The virelai nouveau had a 2-line refrain at the beginning, with each stanza ending with a repetition of either the first or the second refrain verse in alternation, and the last stanza ending in both refrain verses in reversed order.

When I wrote the following virelai (called “MacFarlane”) I decided to use the virelai ancient form. I also resolved to try to keep the meter in iambic meter. As is usual for me, the first thing I wrote was the first line:

A shield, a sword, an axe, a lance,

I then came up with a list of words that could rhyme with lance, to make sure I could incorporate them into the theme (which was a praise poem for my knight, Sir Nigel MacFarlane). I was pleased with the words I came up with, as each could easily be incorporated into describing Sir Nigel. So for the second line I went with:

He takes with him to melee’s dance,

The following line was the first short line of the poem. It was also the first b rhyme, so I needed a rhyme rich word to end the line on (as the b rhyme continues into the second stanza). Nigel is known for his kit, so I called attention to it:

Upon his head his crest;

The following two line refer to his role in the Battle of the Thirty at Pennsic (where he is often the captain of the French side), and to his famous glare (also known as his ‘stink-eye’):

In tourney leads the folk of France,
In war he’s known for piercing glance,

In the sixth line I make reference to the heraldry of his household (House Arrochar) which includes a mullet (star) over his heart. This mullet represent his lady, Duchess Adrielle Kerrec, and ties into the last line of the poem:

And the star upon his chest;

I then spend two lines describing his skill at arms and his dedication to his kingdom, while in the last line of the first stanza I again call out to his lady:

In battle preaux, leaves naught to chance,
To brave protect the northern manse,
Love beats within his breast.

Now starting the second stanza, the b rhymes replace the a rhymes, while a new c rhyme replaces the b rhymes. In the first two line I again make reference to his determination and his fine kit:

On virtue’s anvil he would test,
While in fine raimments he is dressed,

In the third line I introduced the new c rhyme. To come up with the c rhyme I actually wrote the last line of the poem first:

All for his Adrielle.

Knowing where I wanted to end, allowed me to finish the first c rhymed line (taking a bit of poetic license with the first word in the line):

Dischivalry his hell;

In the following two line, while again referencing his skill at arms, I point out that he does win victory for himself, but for his teammates:


From the jaw of lose he’ll wrest
Victory for the sorely pressed,

I then point out that there are even more virtues I could praise in Sir Nigel:

And yet more I could tell;

The last three lines are dedicated to Adrielle, his inspiration in all things:

He clutches favour she has blessed,
Which drives him to his very best,
All for his Adrielle.

So in the end, the poem read:

A shield, a sword, an axe, a lance,
He takes with him to melee’s dance,
Upon his head his crest;
In tourney leads the folk of France,
In war he’s known for piercing glance,
And the star upon his chest;
In battle preaux, leaves naught to chance,
To brave protect the northern manse,
Love beats within his breast.

On virtue’s anvil he would test,
While in fine raimments he is dressed,
Dischivalry his hell;
From the jaw of lose he’ll wrest
Victory for the sorely pressed,
And yet more I could tell;
He clutches favour she has blessed,
Which drives him to his very best,
All for his Adrielle.


Sources

Baldick, Chris. The Concise Oxford Dictionary of Literary Terms. Oxford University Press, New York, 1990.

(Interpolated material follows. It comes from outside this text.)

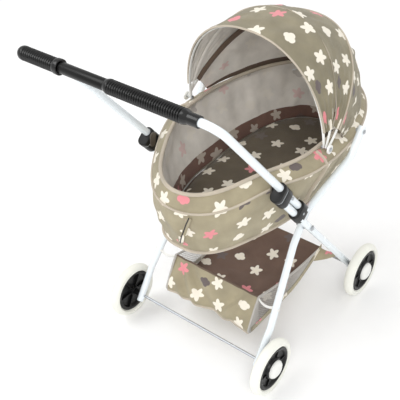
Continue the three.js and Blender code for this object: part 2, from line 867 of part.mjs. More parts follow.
function sidePanel(sign) {
  const outlineShape = new THREE.Shape();
  slingLine.forEach(([y, z], index) => {
    if (index === 0) {
      outlineShape.moveTo(y, z);
    } else {
      outlineShape.lineTo(y, z);
    }
  });
  outlineShape.closePath();
  const geometry = new THREE.ExtrudeGeometry(outlineShape, { depth: 1.6, bevelEnabled: false });
  geometry.rotateX(Math.PI / 2);
  geometry.rotateZ(Math.PI / 2);
  geometry.translate(sign * (basketHalfWidth + gap + 0.8) - 0.8, 0, 0);
  return geometry;
}

for (const { name, sign } of sides) {
  add(`basket_mesh_${name}`, sidePanel(sign), meshFabric);
  // The loop that ties the basket's back corner to the rear leg.
  const inner = basketHalfWidth + 1.6 + 2 * gap;
  const outer = rearLegFootX - tubeRadius - 4;
  const loop = new THREE.BoxGeometry(outer - inner, 2, 12);
  loop.translate((sign * (inner + outer)) / 2, -93, 128);
  add(`basket_loop_${name}`, loop, whitePlastic);
}

// ---------------------------------------------------------------- origin
// The floor point under the middle of the whole object's box.
const box = new THREE.Box3().setFromObject(stroller);
const middle = box.getCenter(new THREE.Vector3());
stroller.position.set(-middle.x, -middle.y, -box.min.z);
stroller.updateMatrixWorld(true);

export default stroller;
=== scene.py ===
"""The doll stroller's looks: every tube, wheel, grip and fabric piece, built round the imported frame.
Metres. +X is the pusher's right, +Y the way it rolls, +Z up. Places are given in the stroller's own frame,
whose X = 0 is midway between the wheels, and at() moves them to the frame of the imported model."""
import json
import math

import bmesh
import bpy
import numpy as np
from mathutils import Matrix, Vector, noise


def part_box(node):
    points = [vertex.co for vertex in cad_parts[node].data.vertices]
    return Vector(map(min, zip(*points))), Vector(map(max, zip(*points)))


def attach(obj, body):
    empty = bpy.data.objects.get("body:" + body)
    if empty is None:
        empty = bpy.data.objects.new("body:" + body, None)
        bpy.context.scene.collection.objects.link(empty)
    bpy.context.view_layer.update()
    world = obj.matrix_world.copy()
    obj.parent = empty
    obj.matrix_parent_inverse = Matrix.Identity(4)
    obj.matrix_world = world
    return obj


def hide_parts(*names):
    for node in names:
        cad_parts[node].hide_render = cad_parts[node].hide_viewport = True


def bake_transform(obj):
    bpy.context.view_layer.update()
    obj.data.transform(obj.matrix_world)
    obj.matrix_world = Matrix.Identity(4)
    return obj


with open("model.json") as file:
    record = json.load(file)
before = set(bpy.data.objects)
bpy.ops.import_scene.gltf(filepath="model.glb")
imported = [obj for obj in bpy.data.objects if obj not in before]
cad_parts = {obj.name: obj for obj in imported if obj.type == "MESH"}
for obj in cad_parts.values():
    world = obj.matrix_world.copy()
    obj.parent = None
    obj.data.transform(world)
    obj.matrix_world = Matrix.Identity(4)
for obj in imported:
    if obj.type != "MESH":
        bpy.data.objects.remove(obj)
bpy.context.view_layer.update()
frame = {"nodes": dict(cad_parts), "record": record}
SIDES = (("left", -1), ("right", 1))
ENDS = ("front", "rear")


def middle(node):
    low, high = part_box(node)
    return (low + high) / 2


wheel_places = {(end, side): middle(f"tyre_{end}_{side}") for end in ENDS for side, _ in SIDES}
rear_left, rear_right = wheel_places["rear", "left"], wheel_places["rear", "right"]
FRONT_AXLE_Y = 0.162
AXLE_Z = rear_left.z
ORIGIN = np.array([(rear_left.x + rear_right.x) / 2, wheel_places["front", "left"].y - FRONT_AXLE_Y, 0])
REAR_AXLE_Y = rear_left.y - ORIGIN[1]
CROSSING = np.array(middle("leg_pivot_left")) - ORIGIN
CROSSING[0] = 0
HINGE = np.array(middle("hood_pin_left")) - ORIGIN
HINGE[0] = 0
LEG_X = middle("front_leg_right").x - ORIGIN[0]


def at(points):
    return np.asarray(points, float) + ORIGIN


# ---------------------------------------------------------------- materials
class Graph:
    """A material's nodes, with one short call for each kind that is used here."""

    def __init__(self, name):
        self.material = bpy.data.materials.new(name)
        self.material.use_nodes = True
        self.nodes = self.material.node_tree.nodes
        self.links = self.material.node_tree.links
        self.shader = self.nodes["Principled BSDF"]

    def feed(self, socket, value):
        if isinstance(value, bpy.types.NodeSocket):
            self.links.new(value, socket)
        elif value is not None:
            socket.default_value = value

    def math(self, operation, a, b=None, c=None, clamp=False):
        node = self.nodes.new("ShaderNodeMath")
        node.operation = operation
        node.use_clamp = clamp
        for socket, value in zip(node.inputs, (a, b, c)):
            self.feed(socket, value)
        return node.outputs[0]

    def vector(self, operation, a, b=None):
        node = self.nodes.new("ShaderNodeVectorMath")
        node.operation = operation
        self.feed(node.inputs[0], a)
        self.feed(node.inputs[1], b)
        return node.outputs[0]

    def split(self, vector):
        node = self.nodes.new("ShaderNodeSeparateXYZ")
        self.feed(node.inputs[0], vector)
        return node.outputs

    def mix(self, share, a, b):
        node = self.nodes.new("ShaderNodeMix")
        node.data_type = "RGBA"
        self.feed(node.inputs["Factor"], share)
        self.feed(node.inputs["A"], a)
        self.feed(node.inputs["B"], b)
        return node.outputs["Result"]

    def noise(self, scale, detail=2.0, where=None):
        node = self.nodes.new("ShaderNodeTexNoise")
        node.inputs["Scale"].default_value = scale
        node.inputs["Detail"].default_value = detail
        self.feed(node.inputs["Vector"], where or self.object_place())
        return node.outputs["Fac"]

    def object_place(self):
        return self.nodes.new("ShaderNodeTexCoord").outputs["Object"]

    def cloth_place(self):
        node = self.nodes.new("ShaderNodeUVMap")
        node.uv_map = "cloth"
        return node.outputs[0]

    def span(self, value, low, high, to_low=0.0, to_high=1.0):
        node = self.nodes.new("ShaderNodeMapRange")
        for socket, number in zip(node.inputs, (value, low, high, to_low, to_high)):
            self.feed(socket, number)
        return node.outputs[0]

    def bump(self, height, depth, strength=1.0):
        node = self.nodes.new("ShaderNodeBump")
        node.inputs["Strength"].default_value = strength
        node.inputs["Distance"].default_value = depth
        self.feed(node.inputs["Height"], height)
        self.links.new(node.outputs[0], self.shader.inputs["Normal"])

    def surface(self, **values):
        for name, value in values.items():
            self.feed(self.shader.inputs[name.replace("_", " ")], value)
        return self.material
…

Cushman, Stephen, ed. Princeton Encyclopedia of Poetry and Poetics, 4th edition. Princeton University Press, New Jersey, 2012.

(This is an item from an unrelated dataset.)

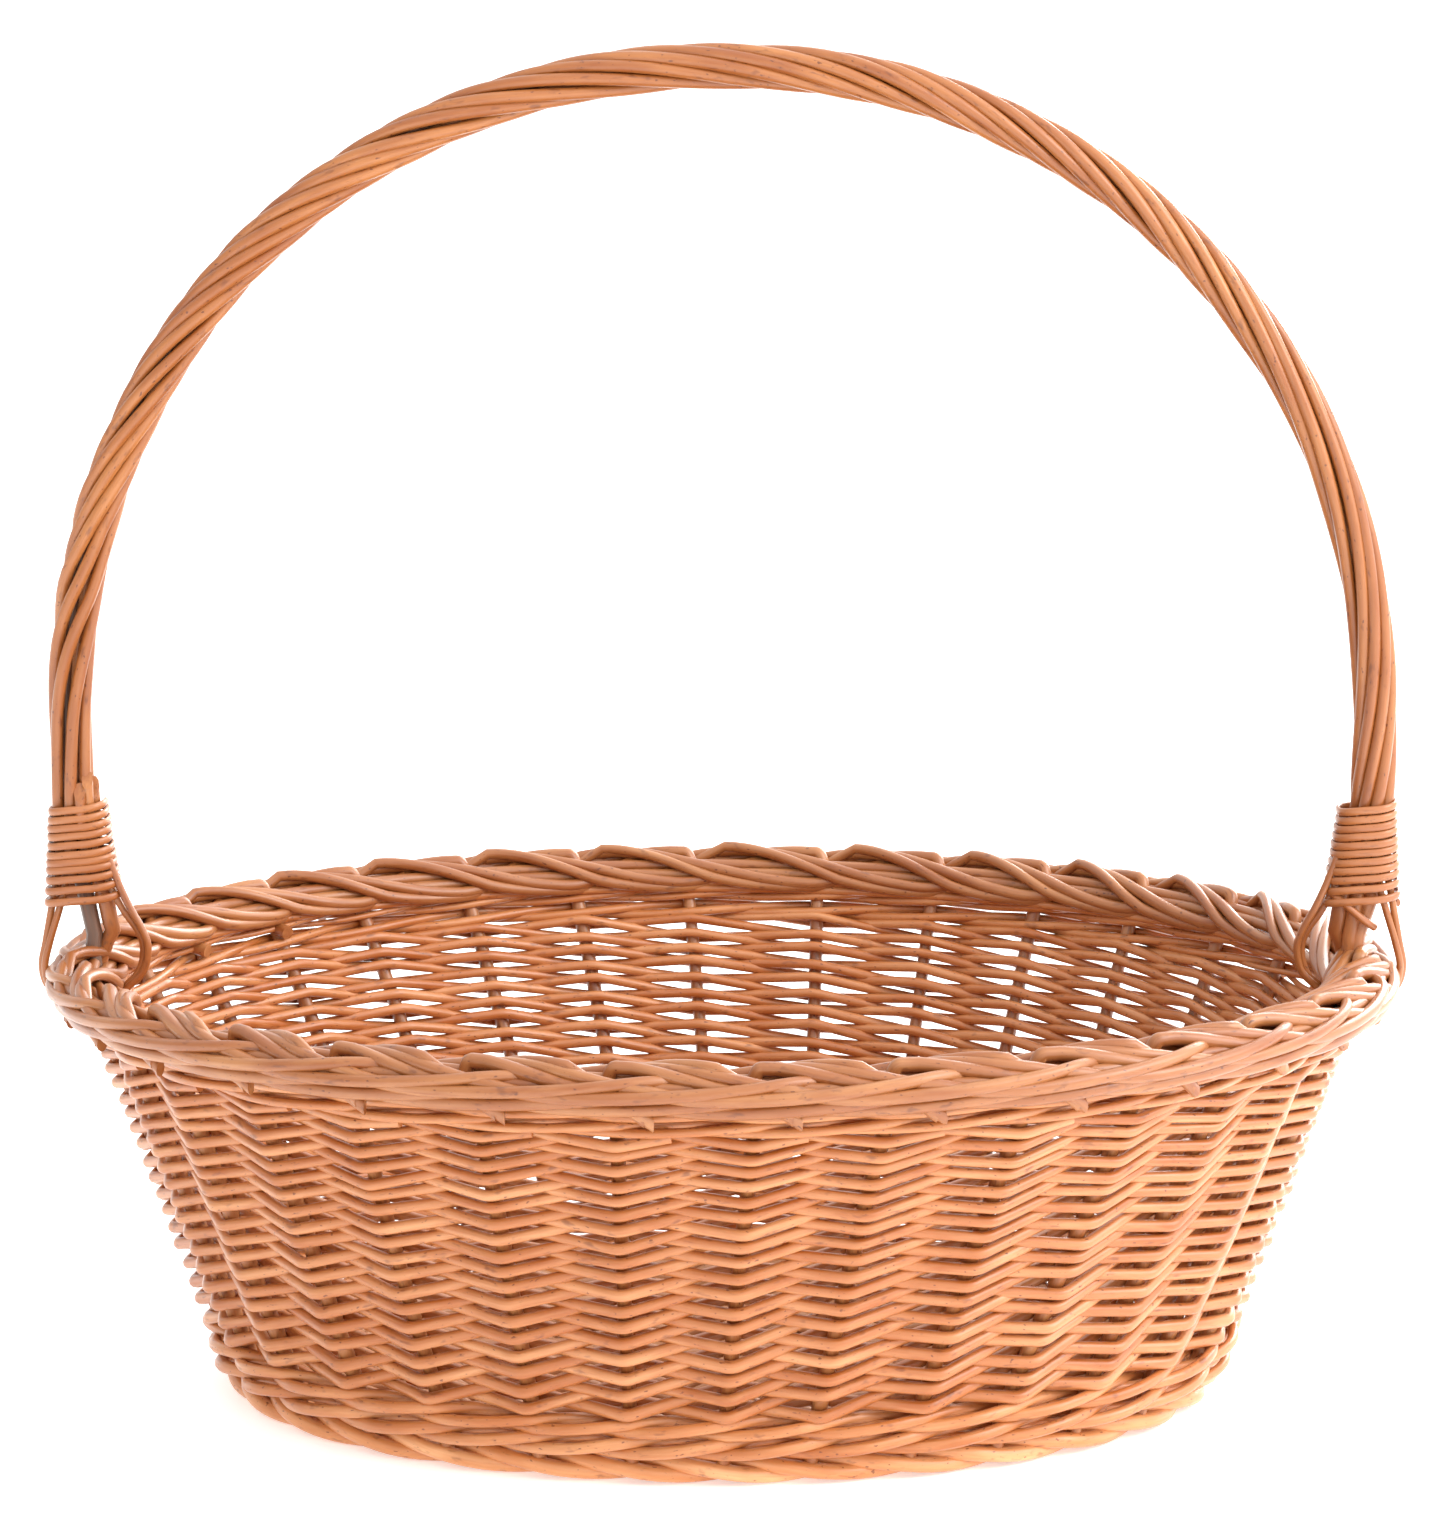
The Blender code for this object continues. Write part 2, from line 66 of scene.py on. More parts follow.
PITCH = 2 * math.pi / STAKE_COUNT
RIM_A = RIM_LENGTH / 2 - BORDER_REACH
RIM_B = RIM_WIDTH / 2 - BORDER_REACH
FOOT_A = FOOT_LENGTH / 2 - FOOT_OUT
FOOT_B = FOOT_WIDTH / 2 - FOOT_OUT
HANDLE_C = HANDLE_HEIGHT - HANDLE_THICKNESS / 2 - HANDLE_WIDEST_AT

# ---------------------------------------------------------------- the rods
ROWS = 35                          # rows of randing, which is also the strokes of one weaver
ROWS_BOTTOM, ROWS_TOP = 0.0250, 0.1250
ROW_DIP = 0.0013                   # how far a rod is beaten down in front of a stake and rides up behind it
CLEARANCE = 0.0004                 # between a weaver and the stake that it passes
LEG_PASS = 0.0062                  # how far past the middle of a leg a weaver turns in again
KINK = 0.0024                      # length of the bend of a weaver on each side of a stake
WEAVER_BUTT, WEAVER_TIP = 0.00212, 0.00170
WALE_RADIUS = 0.0020
WALE_CLIMB = 0.0006                # in one round
TOP_WALE_RADIUS = 0.0017
TOP_WALE_HEIGHT, TOP_WALE_STEP = 0.1274, 0.0052
INNER_ROUNDS = (0.1356, 0.1378)    # heights of the two plain rods inside, under the border
BORDER_RADIUS, BORDER_TIP_RADIUS = 0.00232, 0.00190
FOOT_ROD_RADIUS = 0.0025
FOOT_ROD_HEIGHT, FOOT_ROD_OUT = 0.0048, -0.0021
FOOT_ROD_RISE, FOOT_ROD_SWING = 0.0021, 0.0042
CUT_SLOPE = -0.7                   # of the knife cuts on the ends of border rods
ROPING_RODS = 8
ROPING_RADIUS = 0.00215
PRESSED = 0.45                     # share of its thickness that a split cane loses
ACROSS = np.array([0.0, 1.0, 0.0])

rng = np.random.default_rng(20)


# ---------------------------------------------------------------- lines on the flared oval of the wall
def rise(height):
    """0 at the top of the foot border and 1 at the middle of the rim border."""
    return np.maximum(height - FOOT_HEIGHT, 0.0) / (BORDER_MIDDLE - FOOT_HEIGHT)


def wall_axes(height):
    """Half the length and half the width of the wall at a height."""
    share = rise(height)
    return FOOT_A + (RIM_A - FOOT_A) * share, FOOT_B + (RIM_B - FOOT_B) * share


def unit(vectors):
    vectors = np.asarray(vectors, float)
    return vectors / np.linalg.norm(vectors, axis=-1, keepdims=True)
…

Fischer, Todd H. C. “Medieval Poetic Forms, Genres and Devices,” 2015.

Harmon, William and C. Hugh Holman. A Handbook to Literature, Seventh Edition. Prentice Hall, New Jersey, 1996.

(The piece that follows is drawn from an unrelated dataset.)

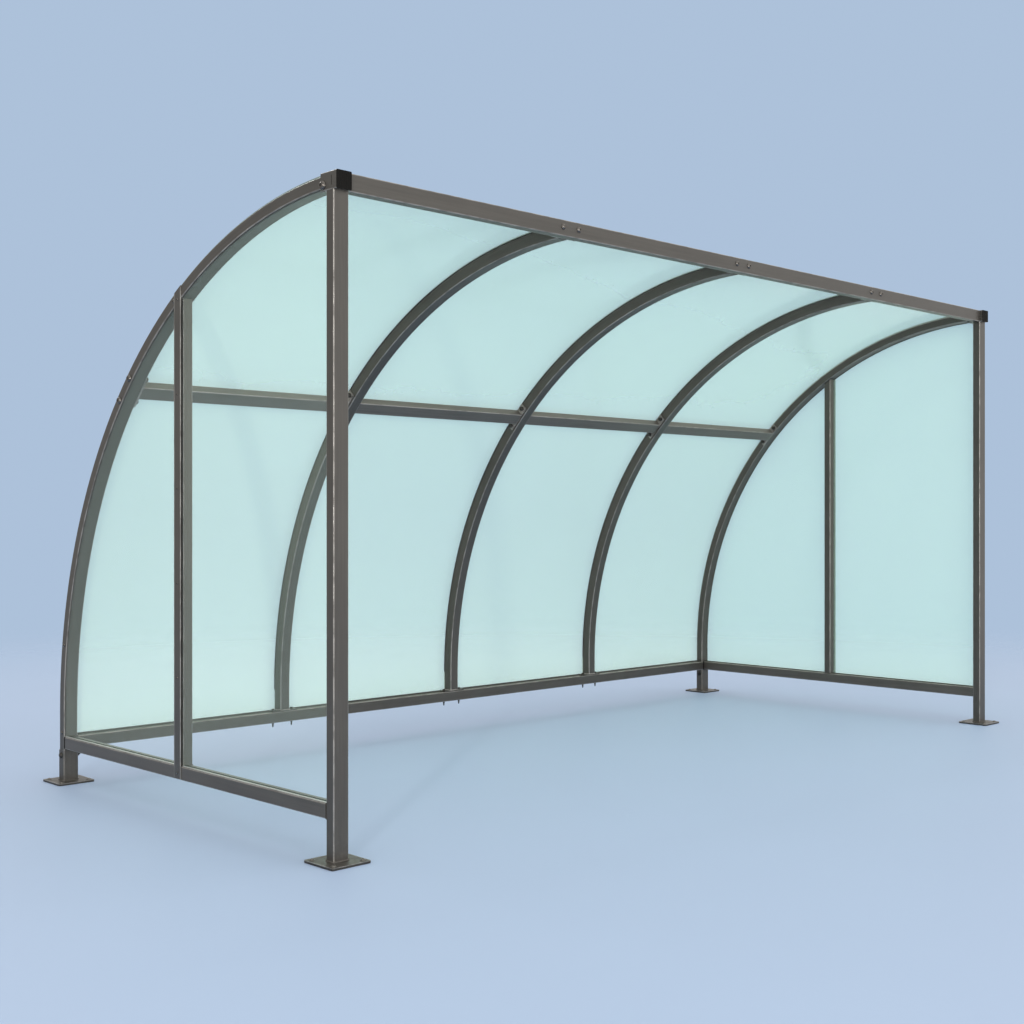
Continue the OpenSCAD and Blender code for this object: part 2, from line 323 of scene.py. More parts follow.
roofStripSteel = steelFinish("roof_strip_steel", "arc", (0.020, 0.0015), (0, stripMiddle))
endStripSteel = steelFinish("end_roof_strip_steel", "arc", (0.020, 0.0015), (frameX, stripMiddle))
weldSteel = steelFinish("weld_steel", "up", (0.5, 0.5), (frameX, 0.0))


# coverage is how much each face hides, gloss what it gains at a glancing angle, and glow a painted glow
# standing in for the daylight that the sheet scatters; the three copies differ as painted light
glazing = dict(
    edge=(0.085, 0.135, 0.130), edgeCover=0.62, dustCover=0.006, roughness=0.09,
    roof=dict(coverage=0.245, gloss=0.06, colour=(0.74, 1.0, 0.80), glow=(0.10, 0.120, 0.112)),
    left=dict(coverage=0.030, gloss=0.02, colour=(0.74, 1.0, 0.84), glow=(0.10, 0.10, 0.10)),
    right=dict(coverage=0.235, gloss=0.05, colour=(0.74, 1.0, 0.80), glow=(0.055, 0.110, 0.110)),
)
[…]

Hirsch, Edward. A Poet’s Glossary. Houghton Mifflin Publishing, New York, 2014.

Kupier, Kathleen, ed. Mirriam Webster’s Encyclopedia of Literature. Mirriam Webster, Springfield, Massachusetts, 1995.

Kupier, Kathleen, ed. Poetry and Drama: Literary Terms and Concepts. Britannica Educational Publishing, New York, 2012.

Myers, Jack and Don Wukasch. Dictionary of Poetic Terms. University of North Texas, Denton, Texas, 2003.

Preminger, Alex, ed. Princeton Encyclopedia of Poetry and Poetics. Princeton University Press, New Jersey, 1974.